> [Direction]:
Take each line containing the word "picture" and copy it.

> [Material shown]:
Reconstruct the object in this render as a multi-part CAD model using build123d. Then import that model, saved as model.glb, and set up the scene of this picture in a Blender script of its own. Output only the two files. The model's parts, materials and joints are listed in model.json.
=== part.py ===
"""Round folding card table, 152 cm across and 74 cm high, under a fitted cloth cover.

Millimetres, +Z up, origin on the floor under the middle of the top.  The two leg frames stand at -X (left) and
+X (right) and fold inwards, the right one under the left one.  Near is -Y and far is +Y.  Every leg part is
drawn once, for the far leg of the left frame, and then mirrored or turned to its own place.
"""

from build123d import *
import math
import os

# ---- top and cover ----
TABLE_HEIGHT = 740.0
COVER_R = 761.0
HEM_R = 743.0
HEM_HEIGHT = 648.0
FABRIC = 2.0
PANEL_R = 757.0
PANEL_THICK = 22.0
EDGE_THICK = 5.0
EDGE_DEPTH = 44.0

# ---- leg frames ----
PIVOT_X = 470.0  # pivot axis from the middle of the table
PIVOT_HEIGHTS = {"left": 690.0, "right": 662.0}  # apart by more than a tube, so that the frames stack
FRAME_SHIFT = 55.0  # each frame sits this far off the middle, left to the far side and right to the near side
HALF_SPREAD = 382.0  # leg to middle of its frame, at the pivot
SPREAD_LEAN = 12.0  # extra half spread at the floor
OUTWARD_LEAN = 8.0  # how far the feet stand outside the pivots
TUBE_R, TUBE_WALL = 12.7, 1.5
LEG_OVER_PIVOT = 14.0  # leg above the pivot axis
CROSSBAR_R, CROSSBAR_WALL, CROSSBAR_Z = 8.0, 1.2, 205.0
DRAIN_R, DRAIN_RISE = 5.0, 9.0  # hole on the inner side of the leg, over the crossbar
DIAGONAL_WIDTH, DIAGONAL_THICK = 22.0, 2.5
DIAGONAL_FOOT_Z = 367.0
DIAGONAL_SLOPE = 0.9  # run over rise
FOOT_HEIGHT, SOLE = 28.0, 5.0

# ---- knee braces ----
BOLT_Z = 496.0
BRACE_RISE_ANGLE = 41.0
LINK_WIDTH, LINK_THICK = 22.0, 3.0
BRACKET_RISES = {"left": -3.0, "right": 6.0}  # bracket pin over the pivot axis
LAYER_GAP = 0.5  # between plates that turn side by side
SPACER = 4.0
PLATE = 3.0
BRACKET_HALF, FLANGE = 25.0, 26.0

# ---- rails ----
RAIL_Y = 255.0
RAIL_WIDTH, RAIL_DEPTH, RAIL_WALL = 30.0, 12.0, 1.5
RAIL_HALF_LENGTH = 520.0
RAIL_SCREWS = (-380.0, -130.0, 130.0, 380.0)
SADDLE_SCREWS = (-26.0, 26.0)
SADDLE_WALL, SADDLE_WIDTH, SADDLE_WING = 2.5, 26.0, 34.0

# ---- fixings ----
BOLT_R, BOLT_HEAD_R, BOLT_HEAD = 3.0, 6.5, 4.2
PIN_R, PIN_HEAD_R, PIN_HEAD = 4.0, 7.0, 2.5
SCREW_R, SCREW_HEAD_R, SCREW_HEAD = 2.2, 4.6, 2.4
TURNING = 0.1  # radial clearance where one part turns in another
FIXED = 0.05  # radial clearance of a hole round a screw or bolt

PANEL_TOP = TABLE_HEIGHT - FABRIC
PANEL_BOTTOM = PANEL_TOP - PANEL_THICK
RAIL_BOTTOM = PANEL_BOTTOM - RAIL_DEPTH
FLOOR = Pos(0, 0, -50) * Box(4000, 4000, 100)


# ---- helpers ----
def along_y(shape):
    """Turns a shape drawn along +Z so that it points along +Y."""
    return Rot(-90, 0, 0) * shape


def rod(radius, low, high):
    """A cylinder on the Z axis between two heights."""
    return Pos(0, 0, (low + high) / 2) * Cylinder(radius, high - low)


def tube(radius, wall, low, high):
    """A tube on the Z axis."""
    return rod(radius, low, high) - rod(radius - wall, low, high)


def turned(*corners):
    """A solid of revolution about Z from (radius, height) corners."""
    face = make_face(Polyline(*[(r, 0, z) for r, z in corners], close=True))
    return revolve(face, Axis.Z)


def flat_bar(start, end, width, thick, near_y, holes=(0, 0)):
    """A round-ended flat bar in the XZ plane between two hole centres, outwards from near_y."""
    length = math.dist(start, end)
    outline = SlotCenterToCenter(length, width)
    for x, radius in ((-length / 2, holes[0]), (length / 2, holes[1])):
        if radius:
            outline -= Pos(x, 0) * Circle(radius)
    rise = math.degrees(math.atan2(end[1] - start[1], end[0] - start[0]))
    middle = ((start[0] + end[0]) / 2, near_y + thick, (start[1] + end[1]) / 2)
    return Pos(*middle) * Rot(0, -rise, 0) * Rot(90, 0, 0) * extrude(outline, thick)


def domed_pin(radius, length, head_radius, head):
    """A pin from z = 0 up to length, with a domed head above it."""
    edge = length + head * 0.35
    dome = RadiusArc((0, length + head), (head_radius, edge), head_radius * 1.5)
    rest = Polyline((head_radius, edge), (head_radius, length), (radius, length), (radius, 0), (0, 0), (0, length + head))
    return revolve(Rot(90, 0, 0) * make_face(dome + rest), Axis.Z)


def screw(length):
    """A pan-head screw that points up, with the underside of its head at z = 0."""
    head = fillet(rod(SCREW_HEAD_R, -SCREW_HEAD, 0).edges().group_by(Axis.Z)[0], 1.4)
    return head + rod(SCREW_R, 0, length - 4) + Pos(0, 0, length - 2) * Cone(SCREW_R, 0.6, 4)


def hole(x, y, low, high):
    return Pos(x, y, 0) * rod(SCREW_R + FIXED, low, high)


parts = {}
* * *
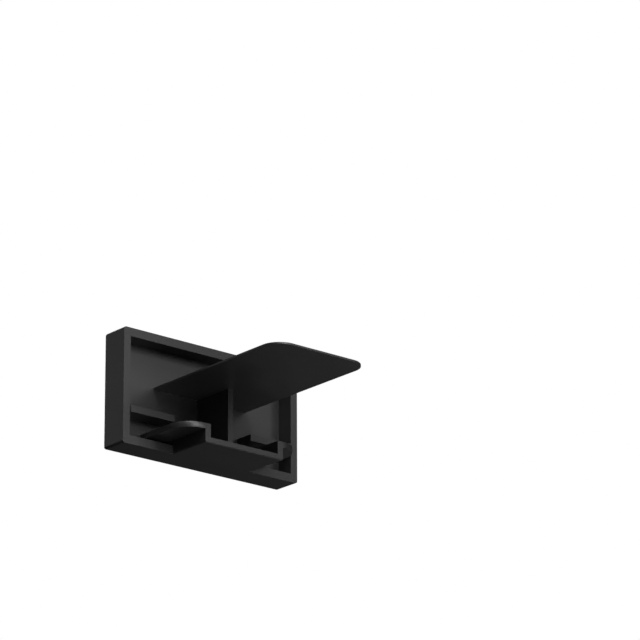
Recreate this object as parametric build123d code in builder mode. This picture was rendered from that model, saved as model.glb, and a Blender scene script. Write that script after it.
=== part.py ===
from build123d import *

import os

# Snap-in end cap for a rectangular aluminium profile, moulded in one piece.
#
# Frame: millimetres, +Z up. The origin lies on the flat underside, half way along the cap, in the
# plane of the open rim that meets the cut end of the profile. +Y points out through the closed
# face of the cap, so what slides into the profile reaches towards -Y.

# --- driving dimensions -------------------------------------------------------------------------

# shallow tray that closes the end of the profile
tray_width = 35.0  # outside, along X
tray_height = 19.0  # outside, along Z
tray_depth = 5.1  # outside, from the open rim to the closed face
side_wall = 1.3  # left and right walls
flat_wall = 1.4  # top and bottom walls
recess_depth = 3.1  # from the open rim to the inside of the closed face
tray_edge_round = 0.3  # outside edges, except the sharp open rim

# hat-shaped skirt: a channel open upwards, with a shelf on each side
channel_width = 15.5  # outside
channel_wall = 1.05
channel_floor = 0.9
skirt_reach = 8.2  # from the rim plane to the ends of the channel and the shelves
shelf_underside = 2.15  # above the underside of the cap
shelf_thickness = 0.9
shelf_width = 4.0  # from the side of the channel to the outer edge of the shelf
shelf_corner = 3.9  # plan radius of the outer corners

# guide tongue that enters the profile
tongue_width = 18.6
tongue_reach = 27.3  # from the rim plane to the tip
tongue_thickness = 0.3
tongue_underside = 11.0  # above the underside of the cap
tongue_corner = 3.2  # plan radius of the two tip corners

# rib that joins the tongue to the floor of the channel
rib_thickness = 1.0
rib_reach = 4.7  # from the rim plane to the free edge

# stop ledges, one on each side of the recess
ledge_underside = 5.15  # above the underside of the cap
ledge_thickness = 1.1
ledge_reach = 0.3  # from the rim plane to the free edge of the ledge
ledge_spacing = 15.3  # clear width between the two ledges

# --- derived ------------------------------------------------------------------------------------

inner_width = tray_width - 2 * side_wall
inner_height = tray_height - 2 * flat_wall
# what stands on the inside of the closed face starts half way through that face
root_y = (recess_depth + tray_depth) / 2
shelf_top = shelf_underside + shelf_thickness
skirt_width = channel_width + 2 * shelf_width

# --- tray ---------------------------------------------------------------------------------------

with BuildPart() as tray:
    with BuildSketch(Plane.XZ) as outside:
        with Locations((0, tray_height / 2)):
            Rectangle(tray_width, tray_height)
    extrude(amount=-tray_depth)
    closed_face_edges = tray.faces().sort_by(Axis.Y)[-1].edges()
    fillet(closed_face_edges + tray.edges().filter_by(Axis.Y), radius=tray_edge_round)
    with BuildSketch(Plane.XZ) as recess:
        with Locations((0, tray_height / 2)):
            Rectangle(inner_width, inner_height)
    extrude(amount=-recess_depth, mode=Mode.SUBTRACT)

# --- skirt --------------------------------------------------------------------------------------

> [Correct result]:
Reconstruct the object in this render as a multi-part CAD model using build123d. Then import that model, saved as model.glb, and set up the scene of this picture in a Blender script of its own. Output only the two files. The model's parts, materials and joints are listed in model.json.
Recreate this object as parametric build123d code in builder mode. This picture was rendered from that model, saved as model.glb, and a Blender scene script. Write that script after it.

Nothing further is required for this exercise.